Commanders and leaders
- Franz III. Nádasdy Esterházy Pál Wolfgang von Hohenlohe Jean de Coligny-Saligny (WIA): Köprülüzade Fazıl Ahmed Pasha

= Battle of Körmend =

The Battle of Körmend was a military engagement that took place on June 26–27, 1664, as part of the Austro-Turkish War (1663–1664). Although not a major engagement in the broader context of the conflict, it nonetheless played a huge role in the subsequent Christian victory at the Battle of Saint Gotthard.

== Background ==

Grand Vizier Ahmed Köprülü wanted to take the ford of the Rába river in 1664 to move towards Vienna with his huge army. He was leading the Ottoman army to reinforce the defenders of Kanizsa castle. They took Új-Zrínyivár castle, then they were heading toward Vienna through Zala County. General Raimondo Montecuccoli deployed the Imperial troops along the line of the Rába River to fend off the Turks. The general sent Franz III. Nádasdy and his Hungarian and Croatian men to defend the ford at Körmend. Nádasdy was aided by the troops of Batthyány Kristóf, Chief Captain of the Trans-Danubian Region.

The first skirmishes took place on July 25 between Ottoman raiding parties and the Hungarian forces. However, the Christian troops did not want to engage the main Ottoman army in a large-scale battle just yet.

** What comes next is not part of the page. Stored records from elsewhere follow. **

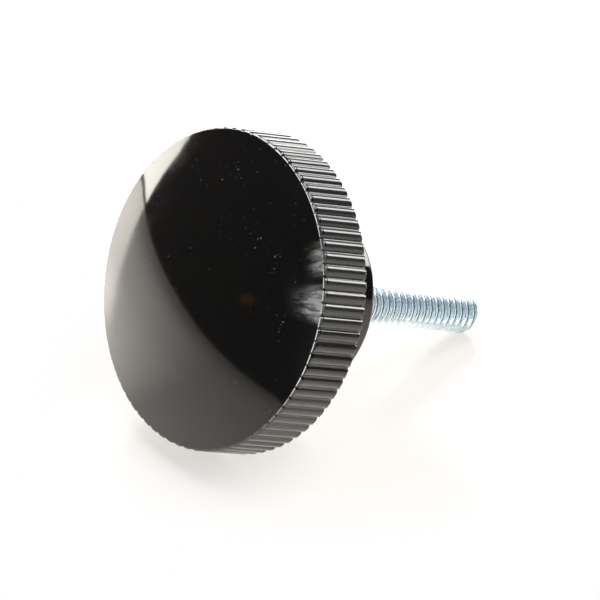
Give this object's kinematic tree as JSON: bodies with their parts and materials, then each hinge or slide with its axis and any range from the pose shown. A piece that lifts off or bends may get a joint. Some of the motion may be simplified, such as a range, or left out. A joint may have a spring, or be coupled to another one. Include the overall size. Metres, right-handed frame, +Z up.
{
  "type": "knurled knob",
  "caption": "Low-domed knob with a ribbed rim, a round hub and a moulded-in threaded steel stud, for clamping or adjusting by hand.",
  "frame": {"origin": "on the surface the knob lies on, under the middle of its outline", "axes": "+Z up; +X along the longest extent, from the dome toward the end of the stud; the knob lies on two ribs at the back edge of its rim and on the end of its stud, so its own axis is tipped down toward +X"},
  "size_m": [0.0584, 0.0476, 0.0463],
  "materials": {
    "head_plastic": "glossy moulded thermoset, near black",
    "stud_steel": "bright zinc plate with a slight blue cast"
  },
  "bodies": {
    "root": {"knob_head": "head_plastic", "threaded_stud": "stud_steel"}
  },
  "joints": []
}
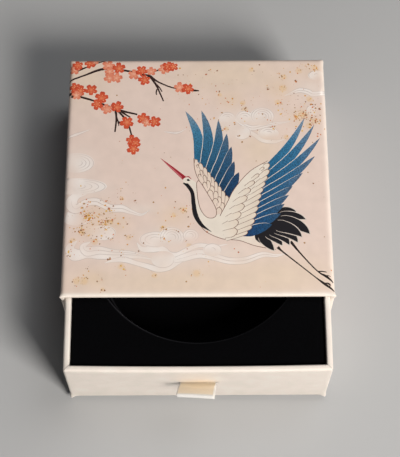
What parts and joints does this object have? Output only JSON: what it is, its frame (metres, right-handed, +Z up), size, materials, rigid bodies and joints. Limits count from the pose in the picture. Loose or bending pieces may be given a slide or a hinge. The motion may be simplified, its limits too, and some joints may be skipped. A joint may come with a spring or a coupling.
{
  "type": "bracelet box",
  "caption": "Square paper-covered drawer box: an open-fronted printed sleeve, and a drawer with a ribbon pull and a black pad whose round recess holds a bracelet.",
  "frame": {"origin": "middle of the sleeve's underside", "axes": "+Z up, -Y the way the drawer pulls out of the sleeve, +X to the right seen from the front"},
  "size_m": [0.1, 0.1355, 0.035],
  "materials": {
    "printed_paper": "satin printed wrapping paper over greyboard",
    "cream_paper": "satin cream wrapping paper over greyboard",
    "black_velvet": "flocked foam",
    "champagne_satin": "satin ribbon"
  },
  "bodies": {
    "sleeve": {"sleeve": "printed_paper"},
    "drawer": {"drawer_tray": "cream_paper", "insert_pad": "black_velvet", "pull_ribbon": "champagne_satin"}
  },
  "joints": [
    {"name": "drawer_slide", "type": "slide", "parent": "sleeve", "child": "drawer", "axis": [0, -1, 0], "range_m": [-0.0277, 0.05]}
  ]
}
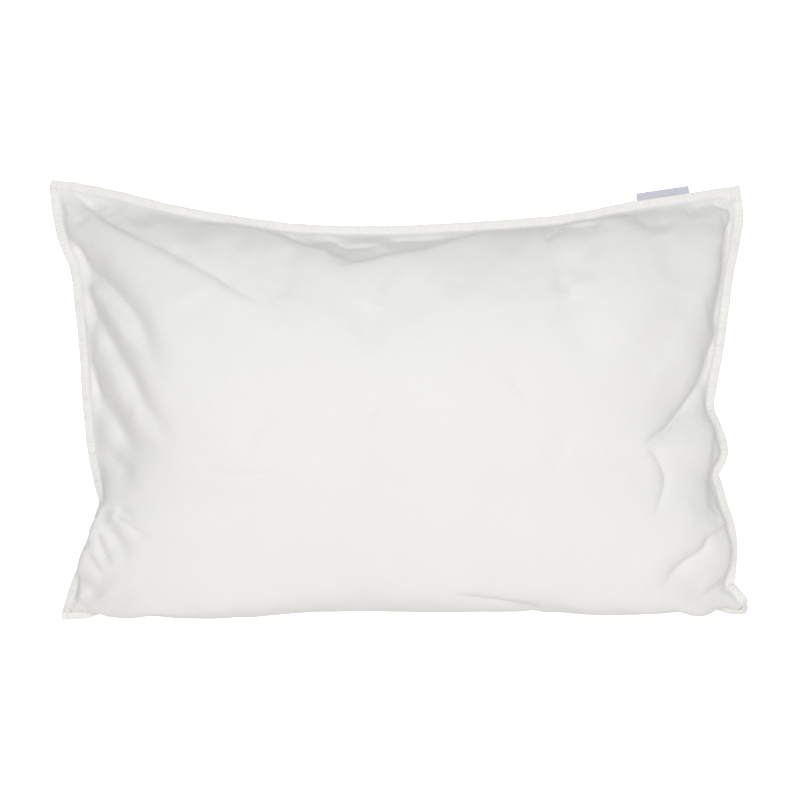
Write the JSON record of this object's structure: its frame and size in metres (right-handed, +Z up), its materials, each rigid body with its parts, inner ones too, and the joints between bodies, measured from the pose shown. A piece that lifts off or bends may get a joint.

The soldiers of the French Count Jean de Coligny-Saligny and the men of Imperial Count Wolfgang von Hohenlohe arrived at Körmend on 26 July, along with the Hajdú warriors of Esterházy Pál. They occupied the crossable fords of the Rába river while the cannons of the castle were firing at the Ottoman army who made camp on the right bank of the river.

== Battle ==

On July 26, at around 2:00 PM, the garrison stationed at Körmend Castle commenced an artillery bombardment, targeting the Turkish encampment situated on the opposite riverbank. Meanwhile, Christian cavalry forces were positioned in close proximity to the shelling site. By the time the sun set, the defenders, consisting of French, Croatian, German, Austrian and Hungarian troops, had successfully reinforced and fortified their defensive positions.

The following day, on July 27, the Turks launched an attack against the bridge, which was being defended by Hungarian forces. However, with the arrival of French units, the Ottomans were ultimately repelled and driven back from the bridge. However, the low walls of the city did not provide adequate protection from the shots of the Ottoman cannons, and the French cavalry was most exposed to danger. In the fight, the commander-in-chief of the French, de Coligny, was also wounded.

When the cavalry of Montecuccoli arrived, the Ottomans decided to withdraw their army. However, Köprülü launched a final attack against the mounted riflemen of Baden, but the Germans inflicted great casualties among the assaulting Ottoman warriors. Seeing this, Köprülü issued the order of withdrawal.

== Aftermath ==

While the battle of June 26–27 was not a major engagement in the grand scheme of the conflict, it nonetheless played a meaningful role in setting the stage for the subsequent Christian victory at the Battle of Saint Gotthard. Although the entirety of the Ottoman army was not committed to this particular clash, the fact that the Christian defenders were able to hold their ground and prevent the enemy from crossing the river represented an important tactical success.

Following this engagement, the army of Köprülü continued its advance, while the Hungarian and Croatian forces of Nádasdy and Esterházy remained stationed at Körmend to monitor the river fords.